Anne raised her eyebrows, clearly full of questions but knowing better than to ask them right now. Good.

"So," I ad-libbed, "In order to keep anyone from finding out what they're up to, their original idea was to send me on my way none the wiser, and hold you here indefinitely. That little plan fell through when we decided that I would wait for you here, so they decided to keep us both prisoners."

I didn't really like leaving half the truth out and oversimplifying the rest, but it was the best I could come up with on such short notice. It was only for the best not to tell Anne everything, or at least not yet, but I still felt like a dog, keeping the whole truth from her like this. However, I had made my decision not to tell her about the nature of her existence for good and sufficient reason, and now I'd have to live with it. She seemed willing to accept my explanation at face value for now, including the "fainting spell" she'd had, so for the moment I'd go with that.
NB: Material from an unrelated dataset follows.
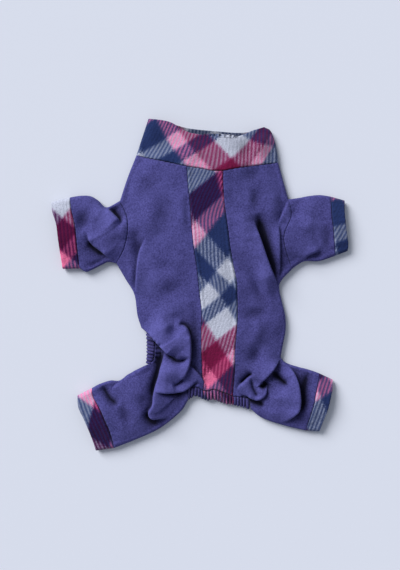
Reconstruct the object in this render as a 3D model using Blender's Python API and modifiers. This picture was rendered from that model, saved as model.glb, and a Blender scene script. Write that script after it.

"Which brings us to this chucklehead here," I continued, turning back to the bound and gagged lab technician.

Lying at my feet on the floor, he seemed to have regained consciousness and had begun to squirm around a little. I patted down his pockets, found an ID card, a credit chip, an electrokey, a pocket tool set and a small, expensive looking personal communications unit. I put the comms unit on the table, kept the rest.

"What do you think," I asked Anne. "Should we kill him now or later?"

Are you serious? Of course I wasn't going to kill him! But years of negotiating with cargo brokers had taught me a few things about running a bluff. So, after flashing Anne a quick smile and a wink to make sure she got the idea, I put on the look that I use when a broker tries to screw me.

The tech had stopped squirming and looked at me without blinking. Good. I had his attention. I let a slow, cold smile creep across my face.

"Or," I continued, "Maybe we save ourselves the trouble and leave him for Brax."

I looked down at him and nodded slowly.

"Yes, maybe that's the way to do it. Clean. Easy. And I'm sure Brax will want to have a word with our friend here first, don't you think?"

The tech began making "Hm! Hmm! Hmmmm!" noises into his gag.

"What?" I said as I looked down on him and cranked up my "screw you" look a few notches more. "Be reasonable. I don't have a gun or a knife here, and dragging you along with us is going to be a pain. No, I think I'll let Brax deal with you."

I began to turn away, but the tech shook his head frantically and shouted "Hmm! HmmMMM!!!" into his gag. The look in his eyes was one of sheer terror.